Challenges and considerations in migrating Windows workloads to Kubernetes
  • Migrating Windows workloads to Kubernetes requires paying back tech debt and adjusting architecture
  • Scaling up Windows containers can lead to long pull times and node failures
  • There is a lack of common open source tools for Windows containers
  • Performance testing and system design changes can help mitigate migration pains
The speaker's company attempted to package Windows processes into containers and run them on Windows nodes, but encountered common networking failures and container start issues due to the lack of visibility and open source tools for Windows containers. They also faced challenges with scaling up and pulling large amounts of data, leading to node failures.
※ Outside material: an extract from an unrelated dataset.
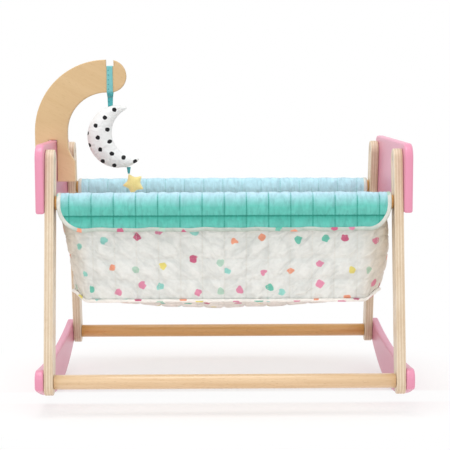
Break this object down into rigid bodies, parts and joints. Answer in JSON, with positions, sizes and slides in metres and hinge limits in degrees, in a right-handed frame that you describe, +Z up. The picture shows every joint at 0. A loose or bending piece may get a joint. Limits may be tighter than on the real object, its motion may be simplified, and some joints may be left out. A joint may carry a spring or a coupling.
{
  "type": "doll rocking bed",
  "caption": "Doll's rocking bed: a wooden A-frame on curved rockers with a quilted fabric basket, and a lift-off mobile arm that carries a plush moon and a star.",
  "frame": {"origin": "on the floor under the middle of the whole outline, mobile arm included", "axes": "+X along the bed, towards the end without the mobile arm; +Y from the front to the rear; +Z up"},
  "size_m": [0.5614, 0.4156, 0.5107],
  "materials": {
    "beech": "clear satin lacquer",
    "birch_board": "clear satin lacquer, layered grain",
    "pink_paint": "satin paint",
    "zinc_steel": "zinc plated",
    "printed_cotton": "white cotton with a scattered print",
    "teal_cotton": "quilted cotton",
    "teal_ribbon": "woven ribbon",
    "white_plush": "short plush with black dots",
    "yellow_felt": "felt"
  },
  "bodies": {
    "bed": {"basket_bottom": "printed_cotton", "basket_end_left": "printed_cotton", "basket_end_right": "printed_cotton", "basket_front": "printed_cotton", "basket_rear": "printed_cotton", "bottom_piping": "printed_cotton", "cuff_band_front_left": "printed_cotton", "cuff_band_front_right": "printed_cotton", "cuff_band_rear_left": "printed_cotton", "cuff_band_rear_right": "printed_cotton", "cuff_front": "teal_cotton", "cuff_hem_front": "printed_cotton", "cuff_hem_rear": "printed_cotton", "cuff_rear": "teal_cotton", "end_plate_bolt_front_left": "zinc_steel", "end_plate_bolt_front_right": "zinc_steel", "end_plate_bolt_rear_left": "zinc_steel", "end_plate_bolt_rear_right": "zinc_steel", "end_plate_left": "pink_paint", "end_plate_right": "pink_paint", "leg_front_left": "birch_board", "leg_front_right": "birch_board", "leg_rear_left": "birch_board", "leg_rear_right": "birch_board", "lower_rail_front": "beech", "lower_rail_rear": "beech", "plate_screw_front_left": "zinc_steel", "plate_screw_front_right": "zinc_steel", "plate_screw_rear_left": "zinc_steel", "plate_screw_rear_right": "zinc_steel", "rocker_bolt_front_left": "zinc_steel", "rocker_bolt_front_right": "zinc_steel", "rocker_bolt_rear_left": "zinc_steel", "rocker_bolt_rear_right": "zinc_steel", "rocker_left": "pink_paint", "rocker_right": "pink_paint", "upper_rail_front": "beech", "upper_rail_rear": "beech"},
    "arm": {"mobile_arm": "beech", "strap_loop": "teal_ribbon"},
    "moon": {"strap_tail": "teal_ribbon", "moon": "white_plush"},
    "star": {"star_loop": "teal_ribbon", "star": "yellow_felt"}
  },
  "joints": [
    {"name": "arm_lift", "type": "slide", "parent": "bed", "child": "arm", "axis": [0, 0, 1], "range_m": [0, 0.075]},
    {"name": "moon_swing", "type": "hinge", "parent": "arm", "child": "moon", "pos_m": [-0.1639, 0, 0.45245], "axis": [1, 0, 0], "range_deg": [-30, 30]},
    {"name": "star_swing", "type": "hinge", "parent": "moon", "child": "star", "pos_m": [-0.13661, 0, 0.34514], "axis": [1, 0, 0], "range_deg": [-30, 30]}
  ]
}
The speaker suggests testing assumptions and making system design changes to avoid these pains.

Abstract

Relativity schedules almost a million Windows containers per day to a globally distributed set of Kubernetes clusters. Two years ago we started to break apart our enterprise .NET monolith into microservices hosted on Kubernetes. At that time our developers had a multi-month release cadence. Now we have automated vulnerability patching, can do zero downtime migrations of workloads between clusters, have automated failover for critical services in the event of regional failures, and have have happy developers who can test and push to production immediately. How did we get here? By covering a rocky road full of issues. Come learn from our mistakes so you don't have to repeat them. We will talk about application and orchestration design patterns that have been successful for our teams, custom operators for Windows node problem identification that we have have built and found useful, and monitoring patterns that have helped us stay ahead of issues.